**The exercise:** Identify, in the records below, every line where the string "JSON" appears, and copy each such line.

**Material for this exercise:**
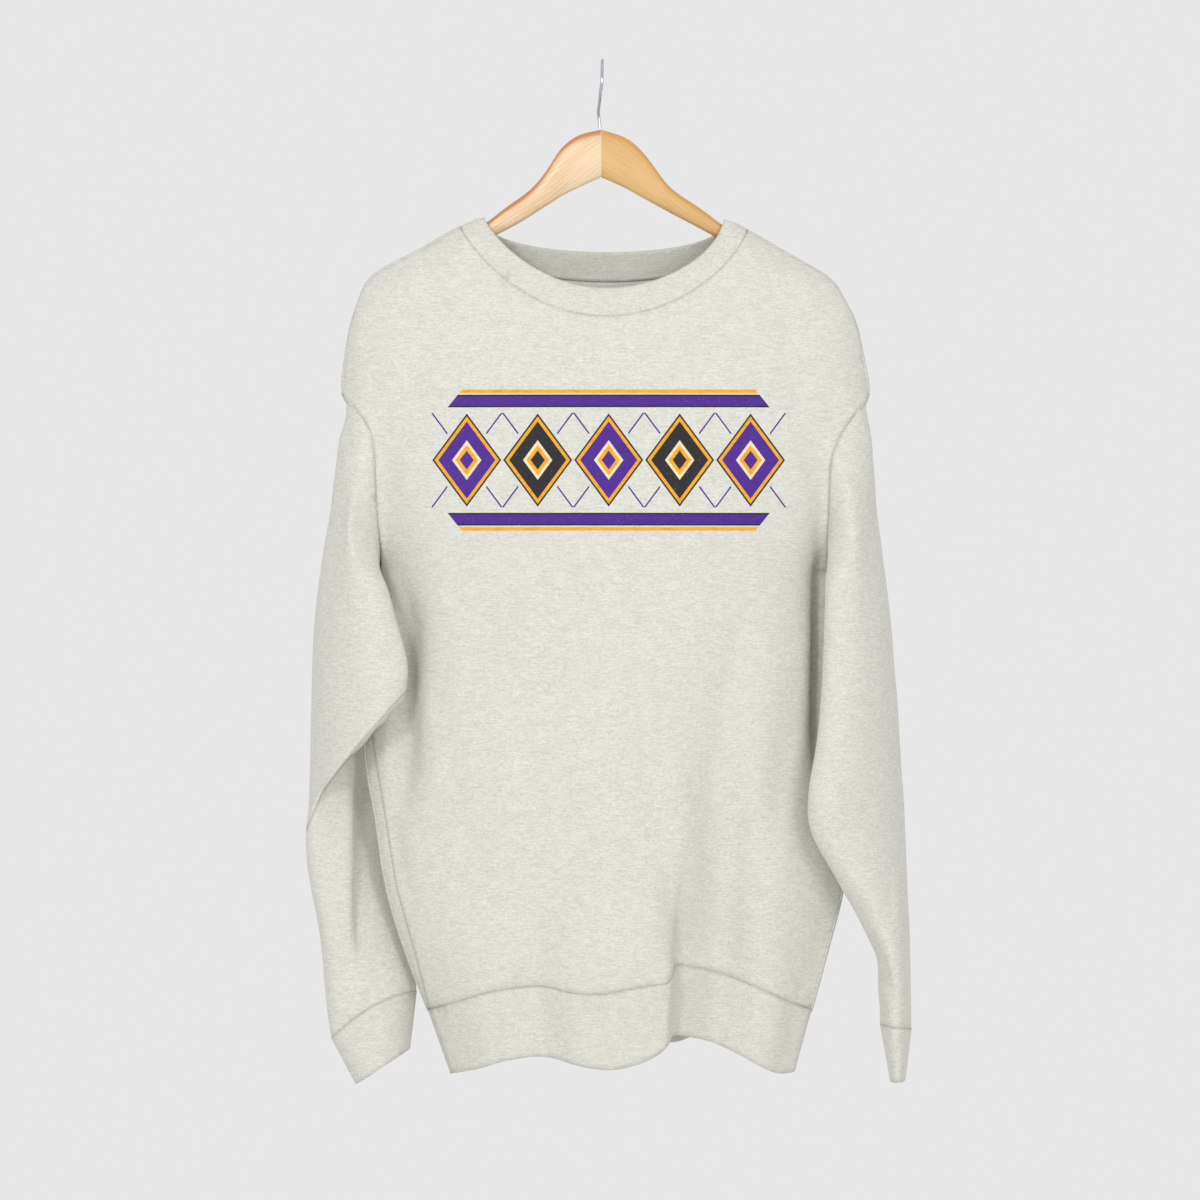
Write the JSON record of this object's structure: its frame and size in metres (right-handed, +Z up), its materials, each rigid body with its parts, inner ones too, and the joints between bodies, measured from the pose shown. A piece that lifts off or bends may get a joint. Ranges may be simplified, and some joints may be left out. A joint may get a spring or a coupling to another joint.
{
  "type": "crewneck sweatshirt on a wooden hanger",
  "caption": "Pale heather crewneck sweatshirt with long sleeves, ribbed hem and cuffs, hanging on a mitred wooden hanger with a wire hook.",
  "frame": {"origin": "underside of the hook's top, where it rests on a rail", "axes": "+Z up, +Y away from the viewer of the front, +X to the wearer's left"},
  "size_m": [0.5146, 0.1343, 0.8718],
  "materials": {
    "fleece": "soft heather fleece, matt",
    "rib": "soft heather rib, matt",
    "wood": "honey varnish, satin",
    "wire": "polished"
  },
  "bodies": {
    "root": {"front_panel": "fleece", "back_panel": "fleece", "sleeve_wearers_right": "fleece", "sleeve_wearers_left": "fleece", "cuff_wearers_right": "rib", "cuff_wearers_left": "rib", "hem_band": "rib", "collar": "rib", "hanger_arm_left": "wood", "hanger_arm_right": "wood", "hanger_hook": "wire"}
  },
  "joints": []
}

---

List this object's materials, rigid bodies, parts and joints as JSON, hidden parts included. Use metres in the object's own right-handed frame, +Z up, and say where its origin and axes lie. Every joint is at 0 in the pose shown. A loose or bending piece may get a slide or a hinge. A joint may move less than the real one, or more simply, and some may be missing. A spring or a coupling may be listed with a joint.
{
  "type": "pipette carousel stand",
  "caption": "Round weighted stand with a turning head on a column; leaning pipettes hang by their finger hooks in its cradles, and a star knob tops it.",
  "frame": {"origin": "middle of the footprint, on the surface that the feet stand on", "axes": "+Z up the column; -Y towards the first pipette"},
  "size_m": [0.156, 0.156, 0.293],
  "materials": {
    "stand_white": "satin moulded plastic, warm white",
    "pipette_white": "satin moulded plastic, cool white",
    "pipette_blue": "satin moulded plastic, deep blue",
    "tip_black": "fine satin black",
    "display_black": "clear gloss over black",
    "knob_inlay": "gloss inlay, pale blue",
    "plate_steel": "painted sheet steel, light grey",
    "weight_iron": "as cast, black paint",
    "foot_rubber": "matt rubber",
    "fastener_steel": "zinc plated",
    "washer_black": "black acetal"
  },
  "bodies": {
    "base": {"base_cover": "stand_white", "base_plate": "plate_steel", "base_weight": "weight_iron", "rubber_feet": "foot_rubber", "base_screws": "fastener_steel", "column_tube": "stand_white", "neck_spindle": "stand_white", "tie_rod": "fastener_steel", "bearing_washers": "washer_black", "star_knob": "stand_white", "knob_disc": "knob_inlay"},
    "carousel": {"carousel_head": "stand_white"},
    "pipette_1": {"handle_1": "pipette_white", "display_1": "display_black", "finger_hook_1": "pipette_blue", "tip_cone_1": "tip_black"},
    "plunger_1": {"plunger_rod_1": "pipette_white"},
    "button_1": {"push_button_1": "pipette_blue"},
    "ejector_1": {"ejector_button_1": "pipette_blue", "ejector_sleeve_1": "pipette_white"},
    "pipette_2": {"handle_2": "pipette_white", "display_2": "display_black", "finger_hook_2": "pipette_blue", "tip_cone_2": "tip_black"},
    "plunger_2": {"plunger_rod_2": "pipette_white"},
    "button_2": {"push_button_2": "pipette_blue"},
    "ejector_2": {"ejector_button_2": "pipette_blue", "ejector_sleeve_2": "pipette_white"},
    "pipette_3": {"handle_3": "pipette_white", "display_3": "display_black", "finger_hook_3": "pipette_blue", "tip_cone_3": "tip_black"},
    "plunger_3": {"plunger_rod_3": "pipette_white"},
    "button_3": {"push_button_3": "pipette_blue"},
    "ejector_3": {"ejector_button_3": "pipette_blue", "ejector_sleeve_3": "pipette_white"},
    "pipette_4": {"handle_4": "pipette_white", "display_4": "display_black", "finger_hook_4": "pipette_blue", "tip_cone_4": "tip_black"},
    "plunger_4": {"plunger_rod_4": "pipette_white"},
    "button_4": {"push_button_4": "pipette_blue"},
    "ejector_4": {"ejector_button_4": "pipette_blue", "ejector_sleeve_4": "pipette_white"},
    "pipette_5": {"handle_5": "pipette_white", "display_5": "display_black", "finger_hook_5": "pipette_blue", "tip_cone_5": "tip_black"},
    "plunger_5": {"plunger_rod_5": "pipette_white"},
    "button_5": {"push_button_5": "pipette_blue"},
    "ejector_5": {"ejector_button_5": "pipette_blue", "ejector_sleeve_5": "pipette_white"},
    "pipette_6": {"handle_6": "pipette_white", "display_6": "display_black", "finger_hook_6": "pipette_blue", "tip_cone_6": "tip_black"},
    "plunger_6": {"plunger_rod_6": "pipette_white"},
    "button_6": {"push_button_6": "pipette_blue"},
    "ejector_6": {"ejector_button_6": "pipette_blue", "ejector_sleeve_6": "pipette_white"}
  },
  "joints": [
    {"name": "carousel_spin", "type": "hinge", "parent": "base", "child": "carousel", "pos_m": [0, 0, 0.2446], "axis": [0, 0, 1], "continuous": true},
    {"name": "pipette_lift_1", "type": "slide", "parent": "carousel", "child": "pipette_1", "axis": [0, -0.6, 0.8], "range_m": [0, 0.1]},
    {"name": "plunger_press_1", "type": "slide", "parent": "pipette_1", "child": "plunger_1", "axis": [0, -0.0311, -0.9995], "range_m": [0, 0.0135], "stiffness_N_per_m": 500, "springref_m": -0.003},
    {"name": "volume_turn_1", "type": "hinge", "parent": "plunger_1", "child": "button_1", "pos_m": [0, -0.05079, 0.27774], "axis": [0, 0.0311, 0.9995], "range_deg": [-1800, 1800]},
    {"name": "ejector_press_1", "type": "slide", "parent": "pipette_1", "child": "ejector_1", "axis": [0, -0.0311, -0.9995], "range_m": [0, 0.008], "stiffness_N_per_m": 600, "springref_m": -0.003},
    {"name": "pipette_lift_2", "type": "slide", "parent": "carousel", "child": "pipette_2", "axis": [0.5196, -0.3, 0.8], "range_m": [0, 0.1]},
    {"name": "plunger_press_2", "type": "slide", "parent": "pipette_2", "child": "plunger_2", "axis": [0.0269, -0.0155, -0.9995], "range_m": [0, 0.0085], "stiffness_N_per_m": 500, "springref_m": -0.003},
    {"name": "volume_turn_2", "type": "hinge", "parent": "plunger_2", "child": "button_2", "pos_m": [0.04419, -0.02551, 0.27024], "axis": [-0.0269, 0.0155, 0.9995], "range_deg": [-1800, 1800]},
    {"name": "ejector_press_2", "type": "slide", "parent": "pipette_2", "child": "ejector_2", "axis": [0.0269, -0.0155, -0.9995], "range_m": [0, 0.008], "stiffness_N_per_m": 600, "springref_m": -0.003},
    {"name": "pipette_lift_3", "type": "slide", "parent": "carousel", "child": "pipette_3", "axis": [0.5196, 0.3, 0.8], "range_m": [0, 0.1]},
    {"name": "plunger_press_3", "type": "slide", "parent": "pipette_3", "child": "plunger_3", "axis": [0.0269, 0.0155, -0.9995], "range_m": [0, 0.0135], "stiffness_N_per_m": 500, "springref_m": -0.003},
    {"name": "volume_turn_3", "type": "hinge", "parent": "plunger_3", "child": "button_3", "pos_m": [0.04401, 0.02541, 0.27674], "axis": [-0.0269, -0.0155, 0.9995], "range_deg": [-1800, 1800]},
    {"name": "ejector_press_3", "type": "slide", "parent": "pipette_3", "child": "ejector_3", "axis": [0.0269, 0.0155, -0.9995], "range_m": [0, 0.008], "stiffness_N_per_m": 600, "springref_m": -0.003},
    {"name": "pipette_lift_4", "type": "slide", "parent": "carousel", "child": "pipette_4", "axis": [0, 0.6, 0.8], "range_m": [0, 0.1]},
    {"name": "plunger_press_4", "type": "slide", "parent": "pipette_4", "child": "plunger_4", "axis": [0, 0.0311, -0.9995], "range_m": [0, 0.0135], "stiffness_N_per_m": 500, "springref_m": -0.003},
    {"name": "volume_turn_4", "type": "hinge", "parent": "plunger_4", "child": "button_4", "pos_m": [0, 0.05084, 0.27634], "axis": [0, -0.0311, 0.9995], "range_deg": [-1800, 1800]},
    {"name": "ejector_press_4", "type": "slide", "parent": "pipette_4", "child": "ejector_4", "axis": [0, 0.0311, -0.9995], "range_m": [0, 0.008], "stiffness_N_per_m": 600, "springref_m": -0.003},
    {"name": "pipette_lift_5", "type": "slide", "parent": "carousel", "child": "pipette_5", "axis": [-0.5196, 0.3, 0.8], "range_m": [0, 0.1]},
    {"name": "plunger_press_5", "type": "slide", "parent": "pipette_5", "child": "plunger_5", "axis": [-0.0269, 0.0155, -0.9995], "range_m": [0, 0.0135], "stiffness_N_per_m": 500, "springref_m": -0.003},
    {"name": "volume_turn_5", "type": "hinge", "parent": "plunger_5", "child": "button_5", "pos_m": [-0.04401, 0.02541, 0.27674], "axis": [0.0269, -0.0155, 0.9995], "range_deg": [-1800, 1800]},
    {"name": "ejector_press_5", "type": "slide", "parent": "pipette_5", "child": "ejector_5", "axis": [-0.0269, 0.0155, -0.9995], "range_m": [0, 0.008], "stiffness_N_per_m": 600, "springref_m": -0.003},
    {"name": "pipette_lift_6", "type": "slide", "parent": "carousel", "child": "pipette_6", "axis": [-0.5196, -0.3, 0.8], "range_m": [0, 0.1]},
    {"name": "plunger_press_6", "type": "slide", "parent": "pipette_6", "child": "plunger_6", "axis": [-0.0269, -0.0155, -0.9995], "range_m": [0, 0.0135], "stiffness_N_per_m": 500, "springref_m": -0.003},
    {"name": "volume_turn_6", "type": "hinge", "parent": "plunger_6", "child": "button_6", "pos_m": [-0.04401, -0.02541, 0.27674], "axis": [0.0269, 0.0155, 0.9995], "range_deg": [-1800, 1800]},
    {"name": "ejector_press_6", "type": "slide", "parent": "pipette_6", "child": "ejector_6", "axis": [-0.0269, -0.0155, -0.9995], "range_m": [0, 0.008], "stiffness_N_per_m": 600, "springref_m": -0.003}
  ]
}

**Answer for the task:**
Write the JSON record of this object's structure: its frame and size in metres (right-handed, +Z up), its materials, each rigid body with its parts, inner ones too, and the joints between bodies, measured from the pose shown. A piece that lifts off or bends may get a joint. Ranges may be simplified, and some joints may be left out. A joint may get a spring or a coupling to another joint.
List this object's materials, rigid bodies, parts and joints as JSON, hidden parts included. Use metres in the object's own right-handed frame, +Z up, and say where its origin and axes lie. Every joint is at 0 in the pose shown. A loose or bending piece may get a slide or a hinge. A joint may move less than the real one, or more simply, and some may be missing. A spring or a coupling may be listed with a joint.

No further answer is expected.